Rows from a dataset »
----

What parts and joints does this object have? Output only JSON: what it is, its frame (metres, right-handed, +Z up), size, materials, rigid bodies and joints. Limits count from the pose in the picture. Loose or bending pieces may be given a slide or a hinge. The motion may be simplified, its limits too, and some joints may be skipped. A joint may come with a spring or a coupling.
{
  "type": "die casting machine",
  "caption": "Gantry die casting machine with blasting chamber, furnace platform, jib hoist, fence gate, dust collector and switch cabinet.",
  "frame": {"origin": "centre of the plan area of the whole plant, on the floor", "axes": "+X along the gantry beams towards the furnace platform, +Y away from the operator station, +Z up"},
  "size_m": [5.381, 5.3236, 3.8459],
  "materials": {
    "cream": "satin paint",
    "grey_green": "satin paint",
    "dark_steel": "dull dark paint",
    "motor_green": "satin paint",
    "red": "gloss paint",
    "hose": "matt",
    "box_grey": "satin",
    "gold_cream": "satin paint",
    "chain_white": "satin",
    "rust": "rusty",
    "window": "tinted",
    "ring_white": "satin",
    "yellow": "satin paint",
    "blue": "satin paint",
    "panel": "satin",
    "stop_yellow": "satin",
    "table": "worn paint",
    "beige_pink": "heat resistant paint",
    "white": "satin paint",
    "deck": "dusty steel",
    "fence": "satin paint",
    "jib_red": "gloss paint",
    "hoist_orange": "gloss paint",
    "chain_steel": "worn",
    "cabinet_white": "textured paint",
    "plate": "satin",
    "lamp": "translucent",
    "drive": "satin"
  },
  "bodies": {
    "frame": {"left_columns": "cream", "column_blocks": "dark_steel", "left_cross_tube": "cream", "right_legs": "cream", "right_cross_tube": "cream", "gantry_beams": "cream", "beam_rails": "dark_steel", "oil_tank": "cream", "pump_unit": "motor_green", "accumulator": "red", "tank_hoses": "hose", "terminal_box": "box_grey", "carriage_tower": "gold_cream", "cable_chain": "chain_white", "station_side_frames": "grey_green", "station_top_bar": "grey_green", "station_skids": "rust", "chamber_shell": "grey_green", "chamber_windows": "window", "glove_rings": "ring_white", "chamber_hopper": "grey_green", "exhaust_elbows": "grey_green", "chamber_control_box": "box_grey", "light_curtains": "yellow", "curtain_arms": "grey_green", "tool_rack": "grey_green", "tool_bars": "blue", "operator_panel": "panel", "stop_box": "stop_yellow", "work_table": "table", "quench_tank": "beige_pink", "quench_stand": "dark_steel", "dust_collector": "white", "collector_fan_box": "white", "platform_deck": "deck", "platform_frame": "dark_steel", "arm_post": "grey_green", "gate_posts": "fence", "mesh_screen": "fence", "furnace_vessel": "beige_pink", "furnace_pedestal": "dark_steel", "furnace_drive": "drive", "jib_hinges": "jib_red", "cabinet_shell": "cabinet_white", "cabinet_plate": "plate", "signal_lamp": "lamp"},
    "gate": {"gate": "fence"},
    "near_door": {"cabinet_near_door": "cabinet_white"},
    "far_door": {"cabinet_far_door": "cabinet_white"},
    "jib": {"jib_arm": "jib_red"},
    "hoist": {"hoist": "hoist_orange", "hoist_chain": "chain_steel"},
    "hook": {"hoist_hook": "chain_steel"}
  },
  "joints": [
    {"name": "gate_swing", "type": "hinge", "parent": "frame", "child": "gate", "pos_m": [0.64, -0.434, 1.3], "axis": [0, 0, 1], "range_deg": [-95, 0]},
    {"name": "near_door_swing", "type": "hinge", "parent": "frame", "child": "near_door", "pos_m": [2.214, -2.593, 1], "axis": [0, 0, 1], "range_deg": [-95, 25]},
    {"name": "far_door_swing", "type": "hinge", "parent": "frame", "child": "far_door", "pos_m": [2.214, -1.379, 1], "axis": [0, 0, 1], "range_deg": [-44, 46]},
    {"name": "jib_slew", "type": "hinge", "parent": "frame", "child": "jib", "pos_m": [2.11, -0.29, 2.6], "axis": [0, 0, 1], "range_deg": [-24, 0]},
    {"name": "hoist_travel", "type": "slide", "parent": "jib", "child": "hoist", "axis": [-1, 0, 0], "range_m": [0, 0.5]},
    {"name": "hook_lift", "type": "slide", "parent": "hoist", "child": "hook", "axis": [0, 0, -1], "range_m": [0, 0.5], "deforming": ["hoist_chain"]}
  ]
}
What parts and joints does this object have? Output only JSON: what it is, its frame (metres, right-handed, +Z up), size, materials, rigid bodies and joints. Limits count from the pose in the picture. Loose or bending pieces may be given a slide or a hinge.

----

Given task »
Write down all the entries again without a single difference.

Exercise output »
What parts and joints does this object have? Output only JSON: what it is, its frame (metres, right-handed, +Z up), size, materials, rigid bodies and joints. Limits count from the pose in the picture. Loose or bending pieces may be given a slide or a hinge. The motion may be simplified, its limits too, and some joints may be skipped. A joint may come with a spring or a coupling.
{
  "type": "die casting machine",
  "caption": "Gantry die casting machine with blasting chamber, furnace platform, jib hoist, fence gate, dust collector and switch cabinet.",
  "frame": {"origin": "centre of the plan area of the whole plant, on the floor", "axes": "+X along the gantry beams towards the furnace platform, +Y away from the operator station, +Z up"},
  "size_m": [5.381, 5.3236, 3.8459],
  "materials": {
    "cream": "satin paint",
    "grey_green": "satin paint",
    "dark_steel": "dull dark paint",
    "motor_green": "satin paint",
    "red": "gloss paint",
    "hose": "matt",
    "box_grey": "satin",
    "gold_cream": "satin paint",
    "chain_white": "satin",
    "rust": "rusty",
    "window": "tinted",
    "ring_white": "satin",
    "yellow": "satin paint",
    "blue": "satin paint",
    "panel": "satin",
    "stop_yellow": "satin",
    "table": "worn paint",
    "beige_pink": "heat resistant paint",
    "white": "satin paint",
    "deck": "dusty steel",
    "fence": "satin paint",
    "jib_red": "gloss paint",
    "hoist_orange": "gloss paint",
    "chain_steel": "worn",
    "cabinet_white": "textured paint",
    "plate": "satin",
    "lamp": "translucent",
    "drive": "satin"
  },
  "bodies": {
    "frame": {"left_columns": "cream", "column_blocks": "dark_steel", "left_cross_tube": "cream", "right_legs": "cream", "right_cross_tube": "cream", "gantry_beams": "cream", "beam_rails": "dark_steel", "oil_tank": "cream", "pump_unit": "motor_green", "accumulator": "red", "tank_hoses": "hose", "terminal_box": "box_grey", "carriage_tower": "gold_cream", "cable_chain": "chain_white", "station_side_frames": "grey_green", "station_top_bar": "grey_green", "station_skids": "rust", "chamber_shell": "grey_green", "chamber_windows": "window", "glove_rings": "ring_white", "chamber_hopper": "grey_green", "exhaust_elbows": "grey_green", "chamber_control_box": "box_grey", "light_curtains": "yellow", "curtain_arms": "grey_green", "tool_rack": "grey_green", "tool_bars": "blue", "operator_panel": "panel", "stop_box": "stop_yellow", "work_table": "table", "quench_tank": "beige_pink", "quench_stand": "dark_steel", "dust_collector": "white", "collector_fan_box": "white", "platform_deck": "deck", "platform_frame": "dark_steel", "arm_post": "grey_green", "gate_posts": "fence", "mesh_screen": "fence", "furnace_vessel": "beige_pink", "furnace_pedestal": "dark_steel", "furnace_drive": "drive", "jib_hinges": "jib_red", "cabinet_shell": "cabinet_white", "cabinet_plate": "plate", "signal_lamp": "lamp"},
    "gate": {"gate": "fence"},
    "near_door": {"cabinet_near_door": "cabinet_white"},
    "far_door": {"cabinet_far_door": "cabinet_white"},
    "jib": {"jib_arm": "jib_red"},
    "hoist": {"hoist": "hoist_orange", "hoist_chain": "chain_steel"},
    "hook": {"hoist_hook": "chain_steel"}
  },
  "joints": [
    {"name": "gate_swing", "type": "hinge", "parent": "frame", "child": "gate", "pos_m": [0.64, -0.434, 1.3], "axis": [0, 0, 1], "range_deg": [-95, 0]},
    {"name": "near_door_swing", "type": "hinge", "parent": "frame", "child": "near_door", "pos_m": [2.214, -2.593, 1], "axis": [0, 0, 1], "range_deg": [-95, 25]},
    {"name": "far_door_swing", "type": "hinge", "parent": "frame", "child": "far_door", "pos_m": [2.214, -1.379, 1], "axis": [0, 0, 1], "range_deg": [-44, 46]},
    {"name": "jib_slew", "type": "hinge", "parent": "frame", "child": "jib", "pos_m": [2.11, -0.29, 2.6], "axis": [0, 0, 1], "range_deg": [-24, 0]},
    {"name": "hoist_travel", "type": "slide", "parent": "jib", "child": "hoist", "axis": [-1, 0, 0], "range_m": [0, 0.5]},
    {"name": "hook_lift", "type": "slide", "parent": "hoist", "child": "hook", "axis": [0, 0, -1], "range_m": [0, 0.5], "deforming": ["hoist_chain"]}
  ]
}
What parts and joints does this object have? Output only JSON: what it is, its frame (metres, right-handed, +Z up), size, materials, rigid bodies and joints. Limits count from the pose in the picture. Loose or bending pieces may be given a slide or a hinge.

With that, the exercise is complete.